AM: Well, a wine list should be inviting and non-threatening, and frankly, fun. Some years ago I had the experience of dining with my wife at a high-end restaurant on a "splurge" occasion. The wine list was in a three-ring binder and was so extensive that I felt intimidated. We don't do that here. Also, the wine list shouldn't "talk down" to customers. We try to include selections that people who know wines will notice as well as ones that will pique the curiosity of those less knowledgeable. Unlike Europeans, Americans get committed to only a single varietal. We try to offer alternatives. For instance, for people who only drink Pinot Grigio, we put Picpoul (a Rhone white) on the list as another choice. Another reason, frankly, for keeping our wine list relatively small is that tayst is in a building that was formerly the office of an insurance company.

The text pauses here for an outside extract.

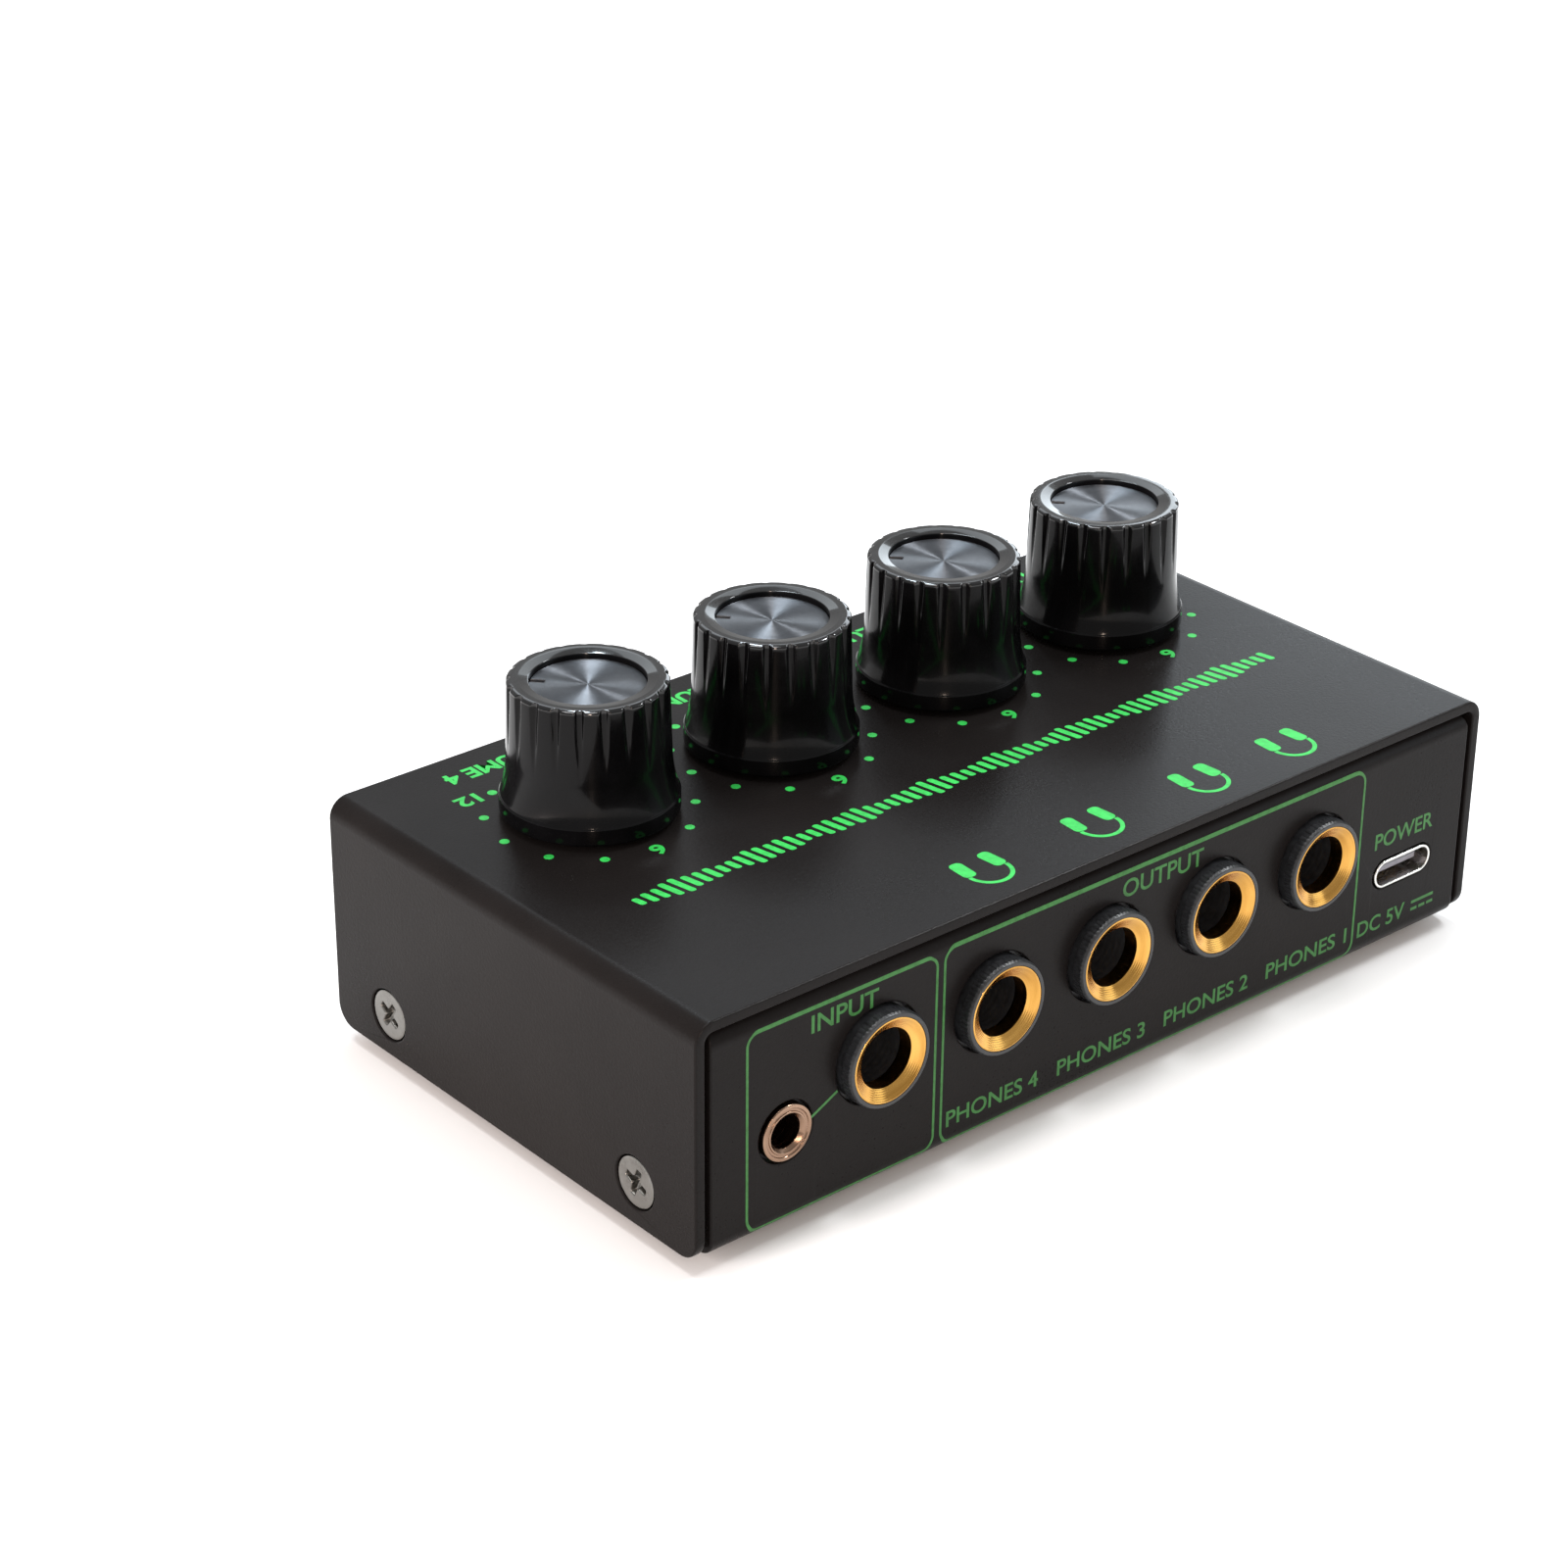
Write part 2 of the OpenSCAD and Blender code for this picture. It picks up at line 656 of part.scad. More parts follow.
module board_header() {
    height = pot_board_z - board_top_z;
    len = header_pins_n * header_pitch;
    color([0.08, 0.08, 0.08])
    translate([0, 0, board_top_z]) difference() {
        translate([knob_row_x - len / 2, header_y - header_pitch, 0]) cube([len, 2 * header_pitch, height]);
        for (spot = header_spots())
            translate([spot[0] - header_pin_w / 2 - seat_fit, spot[1] - header_pin_w / 2 - seat_fit, -cut])
                cube([header_pin_w + 2 * seat_fit, header_pin_w + 2 * seat_fit, height + 2 * cut]);
    }
}

module header_pins() {
    bottom_z = board_z - header_over;
    color([0.85, 0.7, 0.35])
    for (spot = header_spots())
        translate([spot[0] - header_pin_w / 2, spot[1] - header_pin_w / 2, bottom_z])
            cube([header_pin_w, header_pin_w, pot_board_z + board_t + header_over - bottom_z]);
}

module main_board() {
    color([0.08, 0.3, 0.15])
    translate([0, 0, board_z]) difference() {
        translate([-board_half_w, board_front_y, 0])
            cube([2 * board_half_w, board_back_y - board_front_y, board_t]);
        for (spot = standoff_spots)
            translate([spot[0], spot[1], -cut]) cylinder(r = board_screw_r + pass_fit, h = board_t + 2 * cut);
        for (number = jack_numbers, spring = jack_springs)
            spring_hole(jack_x(number), spring);
        for (spring = mini_springs) spring_hole(mini_x, spring);
        for (spot = header_spots())
            translate([spot[0], spot[1], -cut]) cylinder(r = header_hole_r, h = board_t + 2 * cut);
    }
}

module standoffs() {
    color([0.72, 0.6, 0.32])
    for (spot = standoff_spots)
        translate([spot[0], spot[1], 0]) difference() {
            union() {
                translate([0, 0, foot_h]) cylinder(r = spigot_r, h = sheet_t);
                translate([0, 0, floor_z]) cylinder(r = standoff_r, h = standoff_h);
            }
            translate([0, 0, foot_h - cut])
                cylinder(r = board_screw_r + seat_fit, h = standoff_h + sheet_t + 2 * cut);
        }
}

module board_screws() {
    color([0.7, 0.7, 0.7])
    for (spot = standoff_spots)
        translate([spot[0], spot[1], board_top_z]) difference() {
            union() {
                cylinder(r = board_screw_head_r, h = board_screw_head_h);
                translate([0, 0, -board_screw_len]) cylinder(r = board_screw_r, h = board_screw_len + weld);
            }
            translate([0, 0, board_screw_head_h]) cross_recess(2.4, 0.9);
        }
}

// ---- jacks ----

// Distance of a spring's pin from the jack's axis
function pin_x(spring) = spring[2] + spring_nib + spring_t / 2;

module spring_hole(axis_x, spring) {
    translate([axis_x + spring[0] * pin_x(spring), panel_in_y + spring[1], -cut])
        cylinder(r = pin_hole_r, h = board_t + 2 * cut);
}

// Leaf spring beside the bore: its nib points at the axis and its foot goes through the board
module contact_spring(axis_x, axis_z, spring) {
    near = spring[2];
    far = near + spring_nib;
    low = 1.1;           // where the spring starts to lean in, below the axis
    bend = 0.5;          // height of the nib
    high = 1.7;          // where the spring ends, above the axis
    inner = [[far, board_top_z - axis_z], [far, -low], [near, -bend / 2], [near, bend / 2], [far, high]];
    outer = [for (i = [len(inner) - 1 : -1 : 0]) inner[i] + [spring_t, 0]];
    translate([axis_x, panel_in_y + spring[1], axis_z]) flip(spring[0]) {
        run_along_y(-spring_w / 2, spring_w) polygon(concat(inner, outer));
        translate([far, -pin_w / 2, board_z - pin_below - axis_z])
            cube([spring_t, pin_w, board_t + pin_below + weld]);
    }
}

// Pocket of a housing round one spring, open to the bore and to the board
module spring_pocket(axis_x, axis_z, spring, bore_r) {
    near = min(bore_r, spring[2]) - 2 * spring_room;
    far = spring[2] + spring_nib + spring_t + spring_room;
    width = spring_w + 2 * spring_room;
    below = 2;           // reach of the wide part of the pocket under and over the axis
    above = 2.2;
    translate([axis_x, panel_in_y + spring[1], axis_z]) flip(spring[0]) {
        translate([near, -width / 2, -below]) cube([far - near, width, below + above]);
        translate([far - spring_t - 2 * spring_room, -width / 2, board_top_z - axis_z - cut])
            cube([spring_t + 2 * spring_room, width, axis_z - board_top_z + cut]);
    }
}

module jack_housing(number) {
    x = jack_x(number);
    nose_y = front_y - jack_proud;
    edge = 0.3;
    color([0.05, 0.05, 0.055])
    difference() {
        union() {
            translate([x - jack_body_w / 2, panel_in_y, board_top_z])
                cube([jack_body_w, jack_body_d, jack_body_h]);
            rod_y(x, nose_y + edge, jack_z, jack_nose_r, jack_proud + sheet_t - edge + weld);
            translate([x, nose_y, jack_z]) rotate([-90, 0, 0])
                cylinder(r1 = jack_nose_r - edge / 2, r2 = jack_nose_r, h = edge);
        }
        rod_y(x, nose_y - cut, jack_z, jack_ring_r + seat_fit, jack_ring_len + cut);
        rod_y(x, nose_y, jack_z, jack_channel_r, jack_proud + sheet_t + jack_body_d + cut);
        for (spring = jack_springs) spring_pocket(x, jack_z, spring, jack_channel_r);
    }
}

// Turned ring with a cone in its mouth
module jack_ring(number) {
    color([0.83, 0.62, 0.25])
    translate([jack_x(number), front_y - jack_proud, jack_z]) rotate([-90, 0, 0]) rotate_extrude()
        polygon([[plug_bore_r, jack_ring_len], [jack_ring_r, jack_ring_len], [jack_ring_r, ring_edge],
                 [jack_ring_r - ring_edge, 0], [jack_ring_r - jack_lip, 0], [plug_bore_r, jack_cone]]);
}

module jack_contacts(number) {
    color([0.8, 0.76, 0.66])
    for (spring = jack_springs) contact_spring(jack_x(number), jack_z, spring);
}

module mini_jack_housing() {
    color([0.05, 0.05, 0.055])
    difference() {
        translate([mini_x - mini_body_w / 2, panel_in_y, board_top_z])
            cube([mini_body_w, mini_body_d, mini_body_h]);
        rod_y(mini_x, panel_in_y - cut, mini_z, mini_tail_r + seat_fit,
              mini_ring_len - mini_proud - sheet_t + cut);
        rod_y(mini_x, panel_in_y - cut, mini_z, mini_channel_r, mini_body_d + 2 * cut);
        for (spring = mini_springs) spring_pocket(mini_x, mini_z, spring, mini_channel_r);
    }
}

// Ring with a wide head in the panel and a narrower tail in the housing
module mini_jack_ring() {
    head_len = mini_proud + sheet_t - seat_fit;
    color([0.75, 0.6, 0.48])
    translate([mini_x, front_y - mini_proud, mini_z]) rotate([-90, 0, 0]) rotate_extrude()
        polygon([[mini_bore_r, mini_ring_len], [mini_tail_r, mini_ring_len], [mini_tail_r, head_len],
                 [mini_ring_r, head_len], [mini_ring_r, ring_edge], [mini_ring_r - ring_edge, 0],
                 [mini_bore_r + mini_lip, 0], [mini_bore_r, mini_cone]]);
}

module mini_jack_contacts() {
    color([0.8, 0.76, 0.66])
    for (spring = mini_springs) contact_spring(mini_x, mini_z, spring);
}

// ---- power socket ----

usb_face_y = front_y - usb_proud;
usb_back_t = 1.4;        // moulded block that closes the shell's back
tongue_w = 6.69;
tongue_t = 0.7;
tongue_back = 1.1;       // how far the tongue stops short of the mouth
usb_pads = 8;
usb_pad_pitch = 0.7;
usb_pad_t = 0.05;

module usb_c_shell() {
    color([0.72, 0.72, 0.72])
    translate([usb_x, 0, usb_z]) run_along_y(usb_face_y, usb_d) difference() {
        slot_shape(usb_w, usb_h);
        slot_shape(usb_w - 2 * usb_wall, usb_h - 2 * usb_wall);
    }
}

module usb_c_tongue() {
    back_y0 = usb_face_y + usb_d - usb_back_t;
    color([0.06, 0.06, 0.06])
    translate([usb_x, 0, usb_z]) {
        run_along_y(back_y0, usb_back_t) slot_shape(usb_w - 2 * usb_wall, usb_h - 2 * usb_wall);
        translate([-tongue_w / 2, usb_face_y + tongue_back, -tongue_t / 2])
            cube([tongue_w, usb_d - usb_back_t - tongue_back + weld, tongue_t]);
    }
}

module usb_c_contacts() {
    color([0.85, 0.68, 0.35])
    for (i = [0 : usb_pads - 1], side = [-1, 1])
        translate([usb_x + (i - (usb_pads - 1) / 2) * usb_pad_pitch - usb_pad_pitch / 4,
                   usb_face_y + tongue_back + 0.5, usb_z + side * (tongue_t + usb_pad_t) / 2 - usb_pad_t / 2])
            cube([usb_pad_pitch / 2, 3.6, usb_pad_t]);
}

// ---- circuit ----

// Eight-lead chip that stands on its leads at the origin
module chip() {
    w = 4.9;
    d = 3.9;
    h = 1.5;
    side_leads = 4;
    lead_pitch = 1.27;
    lead_w = 0.4;
    lead_t = 0.2;
    lead_out = 1;
    translate([-w / 2, -d / 2, lead_t / 2]) cube([w, d, h]);
    for (i = [0 : side_leads - 1])
        translate([(i - (side_leads - 1) / 2) * lead_pitch - lead_w / 2, -d / 2 - lead_out, 0])
            cube([lead_w, d + 2 * lead_out, lead_t]);
}

// One amplifier under each volume control and a regulator near the power socket
module amplifier_chips() {
    color([0.1, 0.1, 0.1]) {
        for (number = knob_numbers) translate([knob_x(number), knob_y - 1.5, board_top_z]) chip();
        translate([usb_x, knob_y - 7, board_top_z]) chip();
    }
}

module output_capacitors() {
    can_r = 3.15;
    can_h = 7.6;
    seat_h = 1.2;
    pair_gap = 1.2;
    pair_pitch = knob_pitch * 0.78;
    color([0.72, 0.73, 0.76])
    for (number = knob_numbers, side = [-0.5, 0.5])
        translate([pair_pitch * ((knob_count + 1) / 2 - number) + side * (2 * can_r + pair_gap),
                   board_back_y - can_r - 1, board_top_z]) {
            translate([-can_r, -can_r, 0]) cube([2 * can_r, 2 * can_r, seat_h]);
            cylinder(r = can_r, h = can_h);
        }
}

module power_inductor() {
    size = 4.4;
    color([0.3, 0.3, 0.32])
    translate([usb_x, front_y + 14.4, board_top_z]) difference() {
        union() {
            translate([-size / 2, -size / 2, 0]) cube([size, size, 0.8]);
            cylinder(r = size / 2 - 0.1, h = 3);
        }
        translate([0, 0, 1]) difference() {
            cylinder(r = size, h = 1.2);
            cylinder(r = size / 2 - 0.6, h = 1.2);
        }
    }
}

top_cover();
chassis_tray();
case_screws();
rubber_feet();
knob(1);  // knob_1
knob(2);  // knob_2
knob(3);  // knob_3
knob(4);  // knob_4
knob_cap(1);  // knob_cap_1
knob_cap(2);  // knob_cap_2
knob_cap(3);  // knob_cap_3
knob_cap(4);  // knob_cap_4
pot_shaft(1);  // pot_shaft_1
pot_shaft(2);  // pot_shaft_2
pot_shaft(3);  // pot_shaft_3
pot_shaft(4);  // pot_shaft_4
pot_can(1);  // pot_can_1
pot_can(2);  // pot_can_2
pot_can(3);  // pot_can_3
pot_can(4);  // pot_can_4
pot_base(1);  // pot_base_1
pot_base(2);  // pot_base_2
pot_base(3);  // pot_base_3
pot_base(4);  // pot_base_4
pot_nuts();
pot_washers();
pot_terminals();
pot_board();
board_header();
header_pins();
main_board();
standoffs();
board_screws();
jack_housing(0);  // input_jack_housing
jack_housing(1);  // phones_jack_housing_1
jack_housing(2);  // phones_jack_housing_2
jack_housing(3);  // phones_jack_housing_3
jack_housing(4);  // phones_jack_housing_4
jack_ring(0);  // input_jack_ring
jack_ring(1);  // phones_jack_ring_1
jack_ring(2);  // phones_jack_ring_2
jack_ring(3);  // phones_jack_ring_3
jack_ring(4);  // phones_jack_ring_4
jack_contacts(0);  // input_jack_contacts
jack_contacts(1);  // phones_jack_contacts_1
jack_contacts(2);  // phones_jack_contacts_2
jack_contacts(3);  // phones_jack_contacts_3
jack_contacts(4);  // phones_jack_contacts_4
mini_jack_housing();
mini_jack_ring();
mini_jack_contacts();
usb_c_shell();
usb_c_tongue();
usb_c_contacts();
amplifier_chips();
output_capacitors();
power_inductor();
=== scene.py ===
import json
import math

import bmesh
import bpy
import numpy as np
from mathutils import Matrix, Vector


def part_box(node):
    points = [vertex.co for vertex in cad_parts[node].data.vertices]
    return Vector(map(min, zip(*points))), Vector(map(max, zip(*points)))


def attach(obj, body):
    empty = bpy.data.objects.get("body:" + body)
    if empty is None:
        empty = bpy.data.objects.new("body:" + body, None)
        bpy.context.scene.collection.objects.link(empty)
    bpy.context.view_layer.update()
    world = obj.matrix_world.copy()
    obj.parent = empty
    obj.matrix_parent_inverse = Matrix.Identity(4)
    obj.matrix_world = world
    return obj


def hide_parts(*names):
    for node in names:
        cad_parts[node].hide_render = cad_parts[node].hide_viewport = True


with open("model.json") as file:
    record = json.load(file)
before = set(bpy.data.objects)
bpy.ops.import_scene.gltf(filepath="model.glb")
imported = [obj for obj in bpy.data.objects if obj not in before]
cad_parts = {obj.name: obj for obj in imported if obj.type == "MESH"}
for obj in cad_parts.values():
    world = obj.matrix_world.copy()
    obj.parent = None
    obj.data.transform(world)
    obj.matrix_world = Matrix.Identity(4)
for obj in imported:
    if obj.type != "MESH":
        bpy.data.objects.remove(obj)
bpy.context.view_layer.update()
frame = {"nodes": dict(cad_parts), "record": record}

mm = 0.001
half = math.pi / 2
print("frame loaded:", len(frame["nodes"]), "nodes")

# camera: where it stands about the case, in mm and degrees
cameraPlace = {
    "azimuth": -40.5567, "elevation": 27.0949, "roll": 0.4814, "distance": 411.803,
    "side": -14.323, "rise": 19.410, "middle": (0.0, 0.9, 1.5), "lens": 87.14,
}


def addCamera(place):
    # the axes of a camera that looks at the middle from an azimuth and an elevation, then rolled
    az, el, roll = (math.radians(place[k]) for k in ("azimuth", "elevation", "roll"))
    back = Vector((math.sin(az) * math.cos(el), -math.cos(az) * math.cos(el), math.sin(el)))
    right = Vector((math.cos(az), math.sin(az), 0))
    up = back.cross(right)
    right, up = (right * math.cos(roll) + up * math.sin(roll), up * math.cos(roll) - right * math.sin(roll))
    spot = back * place["distance"] + right * place["side"] + up * place["rise"] + Vector(place["middle"])
    lens = bpy.data.cameras.new("studioCamera")
    lens.lens = place["lens"]
    lens.sensor_width = 36
    lens.clip_start = 0.01
    camera = bpy.data.objects.new("studioCamera", lens)
    bpy.context.scene.collection.objects.link(camera)
    camera.matrix_world = Matrix.Translation(spot * mm) @ Matrix((right, up, back)).transposed().to_4x4()
    bpy.context.scene.camera = camera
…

We don't have a basement or a cellar as such. We use wall racks and probably have fewer than 150 bottles in-house at a given time.

EY: What about the categories?

AM: That is the fun part. We have "Bright Whites", "Sweeter Whites", "Voluptuous Whites", "Mysterious and Memorable Whites", "Bubbles" and "Blush". For reds we list "Big, Bad Reds", "Friends of the House", "Dirty Reds", and "Softer Reds". We usually offer three to seven choices in each category, and they are all available by the glass or bottle. Customers seem to enjoy those descriptions.

EY: The wine list contains some surprises (at least to me) such as a Zinfandel from Washington State, a Chilean Gewurztraminer, and a German Dornfelder. You cover an unusual range of places and countries too, such as Sardinia, Israel, and Lebanon.

AM: Our motto is "eat local and drink global". We want people to have wine experiences they aren't likely to get at home.

tayst restaurant - Adrien Matthews interview - click to enlarge

EY: The restaurant business is a very tough business to operate successfully, and you seem to be doing something right.

AM: Next February tayst will be eight years old, and I've been here the entire time. I think our success comes from sending customers home with a good feeling about the personalized food and wine experience they've had here.